Housing secretary Robert Jenrick is to make public unseen documents regarding his controversial approval of the £1bn Westferry Printworks development later today.
Jenrick has come under fire from opposition parties for refusing to share communications with media tycoon Richard Desmond and his company Northern & Shell in the lead up to his approval of the scheme a day before the council implemented new levies that would cost the developer around £40m.
Speaking in the Commons today, following questioning from Labour MPs, Jenrick said: “I will be releasing later today all relevant information relating to this planning matter using the Freedom of Information Act as a benchmark.
“I recognise that there are higher standards of transparency expected in the quasi-judicial planning process, which is why I will also release discussions and correspondence which the government would not normally release.”

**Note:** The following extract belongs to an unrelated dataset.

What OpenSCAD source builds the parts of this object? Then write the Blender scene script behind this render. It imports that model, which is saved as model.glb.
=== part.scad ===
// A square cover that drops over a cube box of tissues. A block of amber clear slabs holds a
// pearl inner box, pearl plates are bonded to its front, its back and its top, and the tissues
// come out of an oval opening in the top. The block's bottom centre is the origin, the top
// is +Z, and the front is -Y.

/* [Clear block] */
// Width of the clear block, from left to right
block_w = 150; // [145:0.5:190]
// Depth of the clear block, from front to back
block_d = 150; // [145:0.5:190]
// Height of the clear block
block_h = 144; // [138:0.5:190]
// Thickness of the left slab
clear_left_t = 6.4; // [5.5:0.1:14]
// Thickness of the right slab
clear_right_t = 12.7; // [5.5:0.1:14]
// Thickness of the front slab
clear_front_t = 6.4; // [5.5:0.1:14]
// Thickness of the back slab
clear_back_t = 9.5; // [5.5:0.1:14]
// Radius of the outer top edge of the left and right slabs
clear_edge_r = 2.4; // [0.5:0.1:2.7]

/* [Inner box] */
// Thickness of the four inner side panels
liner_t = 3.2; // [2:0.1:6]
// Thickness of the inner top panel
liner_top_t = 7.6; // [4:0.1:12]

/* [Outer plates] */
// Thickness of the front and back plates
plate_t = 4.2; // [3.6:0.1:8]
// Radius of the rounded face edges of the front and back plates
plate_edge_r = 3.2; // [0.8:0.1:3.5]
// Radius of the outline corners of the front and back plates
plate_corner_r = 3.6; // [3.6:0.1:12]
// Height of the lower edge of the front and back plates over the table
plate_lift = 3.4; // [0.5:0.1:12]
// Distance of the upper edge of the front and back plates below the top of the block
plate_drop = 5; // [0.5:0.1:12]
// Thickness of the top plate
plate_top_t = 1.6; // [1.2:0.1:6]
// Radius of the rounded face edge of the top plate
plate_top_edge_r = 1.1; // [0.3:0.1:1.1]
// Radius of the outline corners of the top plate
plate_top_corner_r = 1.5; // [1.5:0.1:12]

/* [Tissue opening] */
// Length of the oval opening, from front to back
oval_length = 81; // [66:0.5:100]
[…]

He will also disclose his response to the chair of the housing, communities and local government select committee Clive Betts.

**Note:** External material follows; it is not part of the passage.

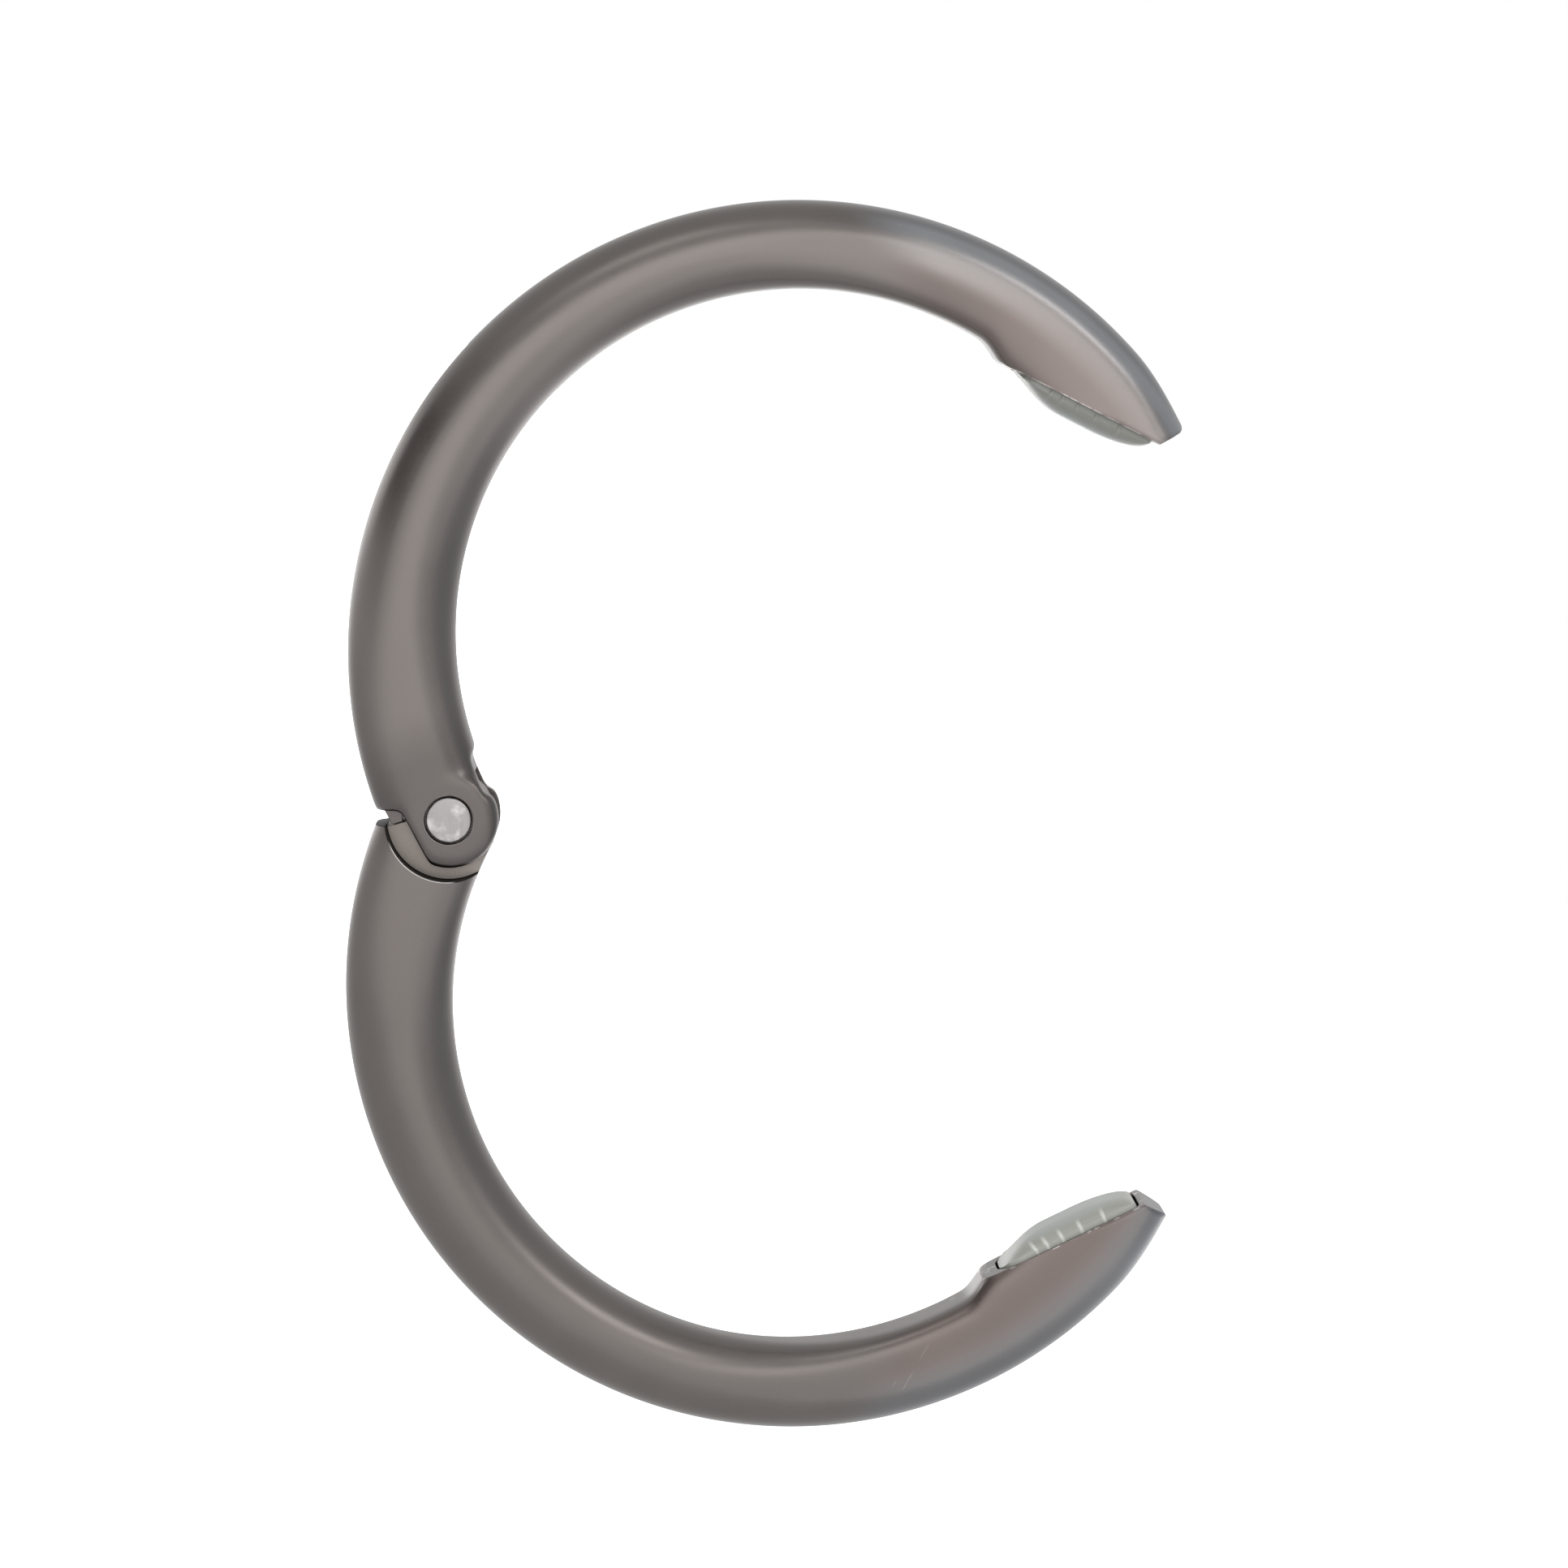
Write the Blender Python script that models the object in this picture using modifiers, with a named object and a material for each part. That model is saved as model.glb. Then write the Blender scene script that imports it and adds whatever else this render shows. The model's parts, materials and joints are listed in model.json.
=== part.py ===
"""Folding purse hook: two curved arms on one sprung hinge, with a soft pad in each tip.

Metres, +Z up. The hook hangs in use: the upper pad's flat land rests on a table top at the origin,
the ring lies in the XZ plane and its front faces -Y. Each arm is drawn in its own frame, whose
origin is the hinge axis and whose X axis is the line on which the two arms meet when the ring shuts.
The lower arm is the upper arm's mirror image apart from its hinge end.
"""

import math

import bmesh
import bpy
from mathutils import Matrix, Vector

# The ring: its outer circle, the arm's width, and how far in from the outer edge the pin sits
RING_RADIUS = 0.0412
ARM_WIDTH = 0.0097
PIN_INSET = 0.0060
RING_CENTRE_DROP = 0.0016
INSIDE_SHIFT = 0.0009
INSIDE_CENTRE_DROP = 0.0002
CLOSING_GAP = 0.0003
OPENING_DEG = 56.8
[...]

He explained this was “because transparency matters, openness matters and settling this matter matters”, adding that he did not want to be the subject of “innuendo and false accusations”.
Betts asked if Jenrick would share all the information that he had sent to cabinet secretary Mark Sedwill following his investigation.
Jenrick responded: “It will include most of that information, but subject only to the benchmark of the Freedom of Information Act. I think that’s the right approach and it’s on the advice of the department that I share that.”